Sounders fans will find lots to choose from. Not only are Schmetzer and Hinton’s top picks available, so are some classics, such as:

  • Pele´’s nationally televised visit to Memorial Stadium in 1975
  • Soccer Bowl ’77 vs. the Cosmos in Portland
  • Rout of LA when both Hinton & Rinus Michels were ejected
  • T-A Cup-clinching draw at Cosmos in ‘81
  • Sensational, season-saving extra time ’82 playoff win at Ft.
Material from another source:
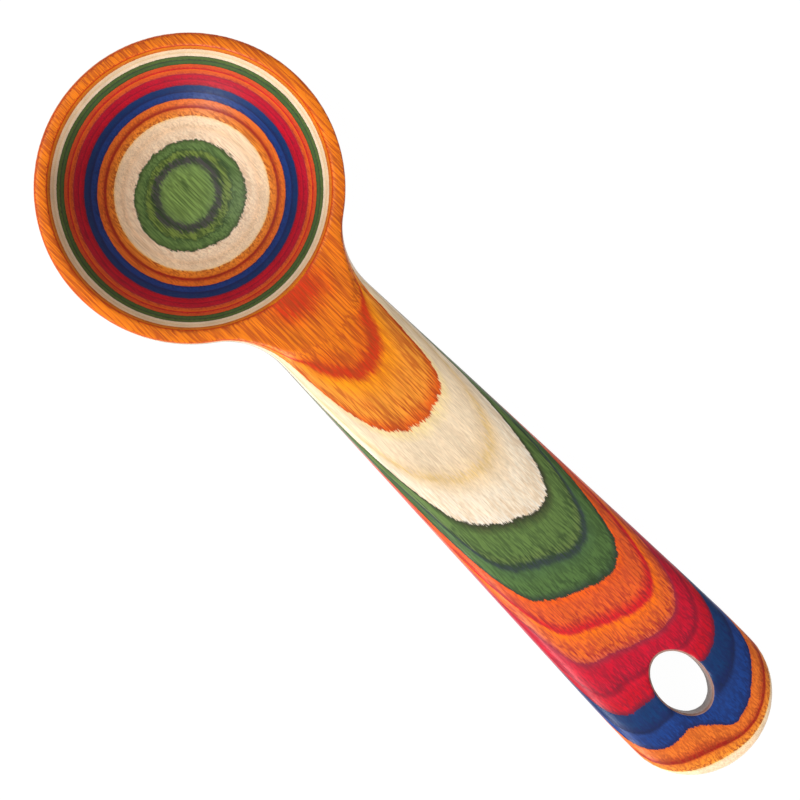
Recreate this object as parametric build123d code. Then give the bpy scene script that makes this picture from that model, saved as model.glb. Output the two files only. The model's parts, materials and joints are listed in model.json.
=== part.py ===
from build123d import *
import math
import os

# A one-tablespoon measuring spoon carved from a laminated blank.
# The blank is a stack of dyed birch veneers glued flat on each other. Carving the round bowl and the
# drooping handle through the stack leaves every veneer as its own piece, with a bowl part and, low in
# the stack, a separate handle part. Each piece is one node.
#
# Frame: the origin is on the table at the bowl's axis, +X runs along the handle to its tip, +Z is up.
# Veneer 1 is at the rim and the last one lies on the table.

# Blank: the veneers in order from the rim down, and how much of the first one is planed off for the rim
ply_thickness = 0.915
ply_colours = (
    "orange", "orange", "natural", "natural", "green", "green", "coral", "coral", "crimson", "crimson",
    "blue", "blue", "orange", "orange", "natural", "natural", "green", "green", "coral", "coral",
)
rim_skim = 0.62
rim_height = ply_thickness * len(ply_colours) - rim_skim

# Bowl: a spherical cap of one tablespoon, 14.8 ml, under a flat rim. Outside, the wall is upright below
# the rim and then curves in to a small flat land: the two pulls are how far the curve follows the wall
# and the table
cavity_rim_radius = 22.65
bowl_floor = 1.93
rim_width = 2.1
wall_height = 5.0
wall_pull = 6.0
base_pull = 8.0
base_land_radius = 4.0
inner_edge_radius = 0.4
outer_edge_radius = 0.8
outer_edge_fade = 42.0

# Handle: a crowned bar that leaves the rim level, droops to the table and ends in a half round. The two
# reaches are how far its line keeps the level of its crest and the tilt of its end
crest_station = 5.0
crest_rise = 0.25
handle_root = 10.0
handle_end = 115.95
crest_reach = 45.0
end_reach = 34.0
end_tilt = 11.0
root_half_width = 8.6
end_half_width = 13.15
taper_easing = 12.0
root_thickness = 9.1
end_thickness = 7.4
tip_land_depth = 0.08
neck_blend_radius = 12.0

# Stations along the handle's line, and how full the section is there: the first pair of fullness shares
# is for the crowned top, the second for the rounded underside, each across and then down. The waist, where
# the section is widest, comes nearer to the top towards the end
station_shares = (0, 0.12, 0.2, 0.3, 0.42, 0.68, 0.86, 0.94, 1)
top_fullness_shares = (
    (0.95, 0.9), (0.95, 0.82), (0.95, 0.74), (0.94, 0.68), (0.94, 0.65), (0.94, 0.64), (0.93, 0.62),
    (0.92, 0.6), (0.9, 0.58),
)
under_fullness_shares = (
    (0.72, 0.5), (0.74, 0.52), (0.76, 0.55), (0.8, 0.56), (0.82, 0.56), (0.84, 0.56), (0.84, 0.56),
    (0.84, 0.56), (0.84, 0.56),
)
waist_depth_shares = (0.47, 0.48, 0.48, 0.48, 0.48, 0.46, 0.41, 0.37, 0.34)

# Hanging hole: an oval cut straight down through the handle's end
hole_station = 112.1
hole_length = 11.9
hole_width = 8.4

# Solids that cut run this far past what they cut
overrun = 5.0


def outer_bowl():
    """The outside of the bowl as a solid, carried on above the rim for the neck's blend to run out on."""
    radius = cavity_rim_radius + rim_width
    shoulder = rim_height - wall_height
    top = rim_height + overrun
    outline = Wire(
        [
            Edge.make_line((0, 0, 0), (base_land_radius, 0, 0)),
            Edge.make_bezier(
                (base_land_radius, 0, 0),
                (base_land_radius + base_pull, 0, 0),
                (radius, 0, shoulder - wall_pull),
                (radius, 0, shoulder),
            ),
            Edge.make_line((radius, 0, shoulder), (radius, 0, top)),
            Edge.make_line((radius, 0, top), (0, 0, top)),
            Edge.make_line((0, 0, top), (0, 0, 0)),
        ]
    )
    return Rot(0, 0, 180) * revolve(Face(outline), axis=Axis.Z)


def cavity_ball():
    """The ball that the measuring cavity is a cap of."""
    depth = rim_height - bowl_floor
    radius = (cavity_rim_radius**2 + depth**2) / (2 * depth)
    return Pos(0, 0, bowl_floor + radius) * Sphere(radius)


def half_width_at(station):
    """Half the handle's width: a straight taper that eases out to the half round of the end."""
    taper_length = handle_end - handle_root - taper_easing / 2
    slope = (end_half_width - root_half_width) / taper_length
    short = max(handle_end - station, 0)
    if short < taper_easing:
        return end_half_width - slope * short**2 / (2 * taper_easing)
    return end_half_width - slope * (short - taper_easing / 2)


def thickness_at(station):
    """The handle's thickness, which tapers evenly from its root to its end."""
    share = (station - handle_root) / (handle_end - handle_root)
    return root_thickness + (end_thickness - root_thickness) * share


def handle_quarters(place, half_width, thickness, station_number):
    """The four curves of a handle section, from its right waist over the top and back underneath."""
    top_fullness = top_fullness_shares[station_number]
    under_fullness = under_fullness_shares[station_number]
    waist = -thickness * waist_depth_shares[station_number]
    top_across, top_down = top_fullness
    under_across, under_down = under_fullness
    shoulder = waist * (1 - top_down)
    bilge = waist - (thickness + waist) * under_down

    def at(across, height):
        return (place * Pos(0, across, height)).position

    return (
        Edge.make_bezier(
            at(half_width, waist), at(half_width, shoulder), at(half_width * top_across, 0), at(0, 0)
        ),
        Edge.make_bezier(
            at(0, 0), at(-half_width * top_across, 0), at(-half_width, shoulder), at(-half_width, waist)
        ),
        Edge.make_bezier(
            at(-half_width, waist),
            at(-half_width, bilge),
            at(-half_width * under_across, -thickness),
            at(0, -thickness),
        ),
        Edge.make_bezier(
            at(0, -thickness),
            at(half_width * under_across, -thickness),
            at(half_width, bilge),
            at(half_width, waist),
        ),
    )


def place_at(point, tilt):
    """The frame of a section: its own X along the handle, nose down by the tilt."""
    return Location((point.X, 0, point.Z), (0, tilt, 0))


def end_cap(place):
    """The half round that ends the handle: the end section turned about its own upright."""
    quarters = handle_quarters(place, end_half_width, end_thickness, -1)
    spine = Edge.make_line(quarters[1] @ 0, quarters[2] @ 1)
    half = Face(Wire([quarters[1], quarters[2], spine]))
    return revolve(half, axis=Axis(place.position, Plane(place).z_dir), revolution_arc=180)


def handle_line():
    """The centre line of the handle's top, level at its crest and tilted at its end."""
    trial = end_cap(place_at(Vector(0, 0, 0), end_tilt))
    end_height = -trial.bounding_box().min.Z - tip_land_depth
    crest_height = rim_height + crest_rise
    return Edge.make_bezier(
        (crest_station, 0, crest_height),
        (crest_station + crest_reach, 0, crest_height),
        (handle_end - end_reach, 0, end_height + end_reach * math.tan(math.radians(end_tilt))),
        (handle_end, 0, end_height),
    )


def handle():
    """The whole handle, from inside the bowl's wall to its half-round end."""
    line = handle_line()
    start = (handle_root - crest_station) / line.length
    sections = []
    for number, share in enumerate(station_shares):
        along = start + (1 - start) * share
        point = line @ along
        slope = line % along
        tilt = math.degrees(math.atan2(-slope.Z, slope.X))
        station = handle_end if share == 1 else point.X
        place = place_at(point, tilt)
        quarters = handle_quarters(place, half_width_at(station), thickness_at(station), number)
        sections.append(Wire(quarters))
    end = place_at(line @ 1, end_tilt)
    return Solid.make_loft(sections) + end_cap(end)


def blended_body():
    """The outside of the bowl and the handle, blended round the neck."""
    bowl = outer_bowl()
    bar = handle()
    body = bowl + bar
    crease = [edge for edge in new_edges(bowl, bar, combined=body) if edge.center().X > handle_root]
    return fillet(crease, neck_blend_radius)


def rim_softener():
    """A ring that rounds the rim's outer edge, most at the far side and fading out before the neck."""
    rim_radius = cavity_rim_radius + rim_width
    fade = math.cos(math.radians(outer_edge_fade))
    ring_shift = outer_edge_radius / (1 + fade)
    ring_radius = rim_radius + ring_shift
    low = rim_height - outer_edge_radius
    corner = ring_radius - outer_edge_radius
    reach = ring_radius + overrun
    top = rim_height + overrun
    diagonal = outer_edge_radius * math.sqrt(2) / 2
    wire = Wire(
        [
            Edge.make_three_point_arc(
                (ring_radius, 0, low), (corner + diagonal, 0, low + diagonal), (corner, 0, rim_height)
            ),
            Edge.make_line((corner, 0, rim_height), (corner, 0, top)),
            Edge.make_line((corner, 0, top), (reach, 0, top)),
            Edge.make_line((reach, 0, top), (reach, 0, low)),
            Edge.make_line((reach, 0, low), (ring_radius, 0, low)),
        ]
    )
    ring = Pos(ring_shift, 0, 0) * revolve(Face(wire), axis=Axis.Z)
    return ring & (Pos(fade * rim_radius - 2 * reach, 0, 0) * Box(4 * reach, 4 * reach, 4 * reach))


def hanging_hole():
    """The oval plug that is cut out for the hanging hole."""
    oval = Ellipse(hole_length / 2, hole_width / 2)
    return Pos(hole_station, 0, -overrun) * extrude(oval, rim_height + 2 * overrun)


def slab(low, high):
    """Everything between two heights."""
    reach = 2 * (handle_end + end_half_width + cavity_rim_radius)
    return Pos(0, 0, (low + high) / 2) * Box(reach, reach, high - low)


def rim_inner_edge(body):
    """The circle where the cavity meets the flat rim."""
    circles = body.edges().filter_by(GeomType.CIRCLE)

    def misfit(edge):
        return abs(edge.radius - cavity_rim_radius) + abs(edge.center().Z - rim_height)

    return min(circles, key=misfit)


def spoon():
    """The whole carved spoon before it is divided into its veneers."""
    body = blended_body() & slab(0, rim_height)
    body = body - rim_softener() - cavity_ball() - hanging_hole()
    return fillet(rim_inner_edge(body), inner_edge_radius)


def veneer_parts(body, number):
    """The separate parts that the carving leaves of one veneer, named, from the bowl outwards."""
    colour = ply_colours[number - 1]
    low = ply_thickness * (len(ply_colours) - number)
    high = min(low + ply_thickness, rim_height)
    pieces = sorted((body & slab(low, high)).solids(), key=lambda solid: solid.center().X)
    name = f"ply_{number:02d}_{colour}"
    if len(pieces) == 1:
        return {name: pieces[0]}
    return {f"{name}_bowl": pieces[0], f"{name}_handle": pieces[1]}


def main():
    """Carve the spoon and write each veneer part to its own file."""
    os.makedirs("parts", exist_ok=True)
    body = spoon()
    for number in range(1, len(ply_colours) + 1):
        for name, solid in veneer_parts(body, number).items():
            solid.label = name
            export_step(solid, f"parts/{name}.step")


main()
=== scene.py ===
import enum
import json
import logging
import math
from dataclasses import dataclass, field

import bmesh
import bpy
import numpy as np
from mathutils import Matrix, Vector


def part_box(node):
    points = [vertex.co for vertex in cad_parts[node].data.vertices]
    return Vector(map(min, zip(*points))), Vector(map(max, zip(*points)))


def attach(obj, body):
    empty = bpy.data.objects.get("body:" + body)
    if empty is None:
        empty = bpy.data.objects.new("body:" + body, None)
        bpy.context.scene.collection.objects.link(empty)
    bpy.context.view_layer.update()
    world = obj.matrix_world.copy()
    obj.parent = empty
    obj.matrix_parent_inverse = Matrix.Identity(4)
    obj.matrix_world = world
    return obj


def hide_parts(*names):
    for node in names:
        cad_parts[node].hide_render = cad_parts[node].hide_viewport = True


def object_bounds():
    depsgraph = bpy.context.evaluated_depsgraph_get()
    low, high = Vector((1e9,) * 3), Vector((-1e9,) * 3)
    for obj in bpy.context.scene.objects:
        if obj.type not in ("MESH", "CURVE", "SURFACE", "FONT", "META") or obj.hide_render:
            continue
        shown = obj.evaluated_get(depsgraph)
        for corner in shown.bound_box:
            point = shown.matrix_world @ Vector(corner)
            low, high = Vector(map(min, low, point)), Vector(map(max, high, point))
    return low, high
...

Lauderdale

Seattle’s Best Pictures

The latter is one of three Sounders matches making Wassers’ NASL All-Time Top 10. Others are the improbable late comeback of the ’77 first leg playoff at Minnesota (“One of the wackiest games I’ve ever seen,” claims Wasser) and the extra time postseason loss to Portland in ’75, more so legendary in Timberland.
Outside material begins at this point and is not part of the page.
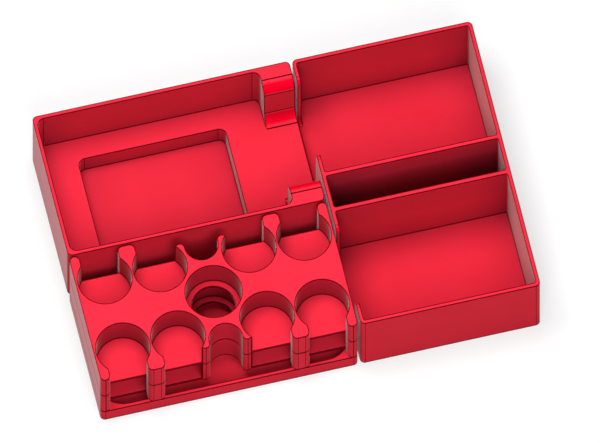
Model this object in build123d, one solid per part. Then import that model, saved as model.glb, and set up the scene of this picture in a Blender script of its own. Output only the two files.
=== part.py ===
from build123d import *
import os

# A board game organizer insert made of five separate trays that fill one rectangular footprint.
# Sizes are millimetres. X runs to the right, Y to the back and Z up.
# The origin is the middle of the footprint at table level.

WIDTH = 237.5
DEPTH = 156.5
HEIGHT = 50.0
LEFT_WIDTH = 139.0        # card tray and token stack
RIGHT_WIDTH = 97.2        # bay tray
TOKEN_DEPTH = 73.2
CARD_DEPTH = 82.3
WALL = 2.2
FLOOR = 1.3
OUTER_CORNER = 2.6

# bay tray
BAY_LENGTH = 64.4         # front and back bay, measured front to back
DIVIDER = 2.45
BAY_CORNER = 1.0
BAY_SHOULDER = 7.75       # flat rim left at each end of a bay's finger opening
BAY_FILLET = 3.7

# card tray
LEDGE_HEIGHT = 15.4
WELL_FLOOR = 2.0
THICK_WALL = 16.9
CARD_CORNER = 3.8
WELL_LEFT = 21.5          # from the tray's left face
WELL_RIGHT = 100.8
WELL_MARGIN = 14.6        # from the tray's front and back faces
WELL_CORNER = 3.8
CARD_SHOULDER = 7.35
CARD_FILLET = 6.7

# token stack
BASE_HEIGHT = 10.0
TOKEN_HEIGHT = 20.0
BASE_RECESS_CORNER = 13.4
POCKET_RADIUS = 14.25
POCKET_X = (24.05, 53.8)  # distance of the pocket centres from the tray's middle
POCKET_Y = 20.4
SLOT_HALF_WIDTH = 10.25
POCKET_FLOOR = 1.5
FLOOR_SETBACK = 6.4       # pocket floors end this far inside the tray's front and back
POST_CORNER = 2.75        # on the posts beside the pockets' slots
CENTRE_RADIUS = 14.9
CENTRE_HOLE_RADIUS = 11.3
NOTCH_RADIUS = 8.8
NOTCH_DEPTH = 17.5
HORN_SETBACK = 5.7        # the horns beside a notch end this far inside the tray's edge

LEFT_X = -WIDTH / 2 + LEFT_WIDTH / 2
RIGHT_X = WIDTH / 2 - RIGHT_WIDTH / 2
TOKEN_Y = -DEPTH / 2 + TOKEN_DEPTH / 2
CARD_Y = DEPTH / 2 - CARD_DEPTH / 2


def rounded_block(x, y, width, depth, bottom, top, corner):
    """Upright block with rounded vertical corners, centred on x and y."""
    outline = Pos(x, y, bottom) * RectangleRounded(width, depth, corner)
    return extrude(outline, top - bottom)


def finger_opening(x, thickness, y, width, bottom, corner):
    """Cutter through a wall that faces left and right, with its two lower corners rounded."""
    height = HEIGHT + 1 - bottom
    profile = Rectangle(width, height)
    profile = fillet(profile.vertices().sort_by(Axis.Y)[:2], corner)
    plane = Plane(origin=(x - thickness / 2 - 1, y, bottom + height / 2), x_dir=(0, 1, 0), z_dir=(1, 0, 0))
    return extrude(plane * profile, thickness + 2)


def rim_edges(solid, x, y, half_width):
    """Edges along X where the sides of a finger opening meet the rim."""
    found = []
    for edge in solid.edges().filter_by(Axis.X):
        middle = edge.center()
        on_side = abs(abs(middle.Y - y) - half_width) < 0.01
        if on_side and abs(middle.Z - HEIGHT) < 0.01 and abs(middle.X - x) < 0.01:
            found.append(edge)
    return found


def bay_tray():
    """Full-depth tray with two card bays and a narrow slot between them."""
    tray = rounded_block(RIGHT_X, 0, RIGHT_WIDTH, DEPTH, 0, HEIGHT, OUTER_CORNER)
    inner_width = RIGHT_WIDTH - 2 * WALL
    bay_y = DEPTH / 2 - WALL - BAY_LENGTH / 2
    slot_length = DEPTH - 2 * WALL - 2 * BAY_LENGTH - 2 * DIVIDER
    tray -= rounded_block(RIGHT_X, 0, inner_width, slot_length, FLOOR, HEIGHT, BAY_CORNER)
    wall_x = RIGHT_X - RIGHT_WIDTH / 2 + WALL / 2
    half_width = BAY_LENGTH / 2 - BAY_SHOULDER - BAY_FILLET
    for y in (-bay_y, bay_y):
        tray -= rounded_block(RIGHT_X, y, inner_width, BAY_LENGTH, FLOOR, HEIGHT, BAY_CORNER)
        tray -= finger_opening(wall_x, WALL, y, 2 * half_width, FLOOR, BAY_FILLET)
    for y in (-bay_y, bay_y):
        tray = fillet(rim_edges(tray, wall_x, y, half_width), BAY_FILLET)
    return tray


def card_tray():
    """Card tray with a ledge, a recessed well and one thick wall that is open in the middle."""
    left = LEFT_X - LEFT_WIDTH / 2
    tray = rounded_block(LEFT_X, CARD_Y, LEFT_WIDTH, CARD_DEPTH, 0, HEIGHT, OUTER_CORNER)
    inner_width = LEFT_WIDTH - WALL - THICK_WALL
    inner_x = left + WALL + inner_width / 2
    tray -= rounded_block(inner_x, CARD_Y, inner_width, CARD_DEPTH - 2 * WALL, LEDGE_HEIGHT, HEIGHT, CARD_CORNER)
    well_x = left + (WELL_LEFT + WELL_RIGHT) / 2
    well_depth = CARD_DEPTH - 2 * WELL_MARGIN
    tray -= rounded_block(well_x, CARD_Y, WELL_RIGHT - WELL_LEFT, well_depth, WELL_FLOOR, LEDGE_HEIGHT, WELL_CORNER)
    wall_x = left + LEFT_WIDTH - THICK_WALL / 2
    half_width = CARD_DEPTH / 2 - CARD_SHOULDER - CARD_FILLET
    tray -= finger_opening(wall_x, THICK_WALL, CARD_Y, 2 * half_width, LEDGE_HEIGHT, CARD_FILLET)
    return fillet(rim_edges(tray, wall_x, CARD_Y, half_width), CARD_FILLET)


def token_plan():
    """Outline of a token tray below its pockets: finger slots, notches and centre hole cut through."""
    half_depth = TOKEN_DEPTH / 2
    slot_end = half_depth - FLOOR_SETBACK
    plan = RectangleRounded(LEFT_WIDTH, TOKEN_DEPTH, OUTER_CORNER)
    outer_slot = 2 * SLOT_HALF_WIDTH
    inner_slot = 2 * (POCKET_X[0] + SLOT_HALF_WIDTH)
    for side in (-1, 1):
        slot_y = side * (half_depth + slot_end) / 2
        for x in (-POCKET_X[1], POCKET_X[1]):
            plan -= Pos(x, slot_y) * Rectangle(outer_slot, FLOOR_SETBACK)
        plan -= Pos(0, slot_y) * Rectangle(inner_slot, FLOOR_SETBACK)
    edge_vertices = [v for v in plan.vertices() if abs(abs(v.Y) - half_depth) < 0.01]
    slot_corners = [v for v in edge_vertices if abs(v.X) < POCKET_X[1] + SLOT_HALF_WIDTH + 0.01]
    plan = fillet(slot_corners, POST_CORNER)

    horn_width = POCKET_X[0] - SLOT_HALF_WIDTH - NOTCH_RADIUS
    horn_radius = horn_width / 2
    horn_x = NOTCH_RADIUS + horn_radius
    horn_y = half_depth - HORN_SETBACK - horn_radius
    notch_y = half_depth - NOTCH_DEPTH + NOTCH_RADIUS
    for side in (-1, 1):
        mouth_depth = slot_end - notch_y + 0.5
        mouth_y = side * (notch_y + mouth_depth / 2)
        plan -= Pos(0, side * notch_y) * Circle(NOTCH_RADIUS)
        plan -= Pos(0, mouth_y) * Rectangle(2 * NOTCH_RADIUS, mouth_depth)
        shoulder = slot_end - horn_y
        for x in (-horn_x, horn_x):
            inner_x = x - horn_radius / 2 if x > 0 else x + horn_radius / 2
            plan -= Pos(inner_x, side * (horn_y + shoulder / 2)) * Rectangle(horn_radius, shoulder)
            plan += Pos(x, side * horn_y) * Circle(horn_radius)
    return plan - Circle(CENTRE_HOLE_RADIUS)


def token_tray(bottom):
    """One layer of the stack: eight round pockets open to the tray's edge and a centre pocket."""
    tray = extrude(Pos(0, 0, bottom) * token_plan(), TOKEN_HEIGHT)
    pockets = Circle(CENTRE_RADIUS)
    for x in POCKET_X:
        for side_x in (-x, x):
            for y in (-POCKET_Y, POCKET_Y):
                pockets += Pos(side_x, y) * Circle(POCKET_RADIUS)
    tray -= extrude(Pos(0, 0, bottom + POCKET_FLOOR) * pockets, TOKEN_HEIGHT - POCKET_FLOOR)
    return Pos(LEFT_X, TOKEN_Y, 0) * tray


def token_base():
    """Shallow base under the two token trays, with a wide recess."""
    base = rounded_block(LEFT_X, TOKEN_Y, LEFT_WIDTH, TOKEN_DEPTH, 0, BASE_HEIGHT, OUTER_CORNER)
    width = LEFT_WIDTH - 2 * WALL
    depth = TOKEN_DEPTH - 2 * WALL
    return base - rounded_block(LEFT_X, TOKEN_Y, width, depth, FLOOR, BASE_HEIGHT, BASE_RECESS_CORNER)


def main():
    os.makedirs("parts", exist_ok=True)
    pieces = {
        "bay_tray": bay_tray(),
        "card_tray": card_tray(),
        "token_base": token_base(),
        "lower_token_tray": token_tray(BASE_HEIGHT),
        "upper_token_tray": token_tray(BASE_HEIGHT + TOKEN_HEIGHT),
    }
    for node, solid in pieces.items():
        export_step(solid, f"parts/{node}.step")


main()
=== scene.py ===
"""Looks of a board game organizer insert: satin red plastic trays on a pale floor."""

import math

import bpy
from bpy.props import FloatProperty, FloatVectorProperty, PointerProperty
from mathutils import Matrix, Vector


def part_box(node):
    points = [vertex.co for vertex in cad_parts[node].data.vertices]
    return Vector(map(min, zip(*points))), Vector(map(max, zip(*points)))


bl_info = {
    "name": "Board Game Organizer Looks",
    "version": (1, 0, 0),
    "blender": (4, 5, 0),
    "location": "View3D > Sidebar > Organizer",
    "description": "Gives the organizer's trays their satin plastic and sets up the stage",
    "category": "Object",
}

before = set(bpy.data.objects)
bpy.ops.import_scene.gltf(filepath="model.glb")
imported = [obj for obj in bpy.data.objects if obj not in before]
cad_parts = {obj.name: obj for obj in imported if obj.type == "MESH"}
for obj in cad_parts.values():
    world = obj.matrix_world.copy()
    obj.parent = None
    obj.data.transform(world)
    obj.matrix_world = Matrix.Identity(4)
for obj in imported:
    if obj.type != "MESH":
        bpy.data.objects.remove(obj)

MILLIMETRE = 0.001
WHITE = (1.0, 1.0, 1.0, 1.0)
BLACK = (0.0, 0.0, 0.0, 1.0)

# Upright bends of the token stack get their thin line only this near to its front and back.
BASE_WALL = 2.1 * MILLIMETRE  # reach of the base's outer corners
POST_DEPTH = 8.5 * MILLIMETRE  # reach of a token tray's posts and horns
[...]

Seattle, says Wasser, was the only NASL team to air home matches on tape-delayed basis. Games were edited to 60 minutes and shown as part of Sunday doubleheaders with Soccer Made In Germany on KCTS. They were free of commercial interruption. Not so, the other NASL offerings.

Networks and affiliates all made it a practice to break from action for commercials. Often it was during goal kicks and, yes, occasionally they were still on break for goals.

“They needed to make a profit, but that was a huge mistake cutting away,” remarks Wasser, who adds that the practice wasn’t halted by U.S. broadcasters until 1993.

crowd '82
Seattle fans supporting Sounders then and now

So much has changed in North American soccer broadcasting in the last generation, not to mention the sheer volume of games available from MLS and the rest of the world. Hot spots for fan interest have flipped. New York and Tampa were once hugely supported but have struggled in MLS. New markets such as Kansas City and Salt Lake, once barren, are thriving.

There is one exception, notes Wasser.

“Seattle is the one city where it was huge then and it’s huge now,” he says. “It’s remarkable MLS didn’t put a team there from the start; in fact they neglected the whole Pacific Northwest. It’s a real testament to the greatness of the fans out there.”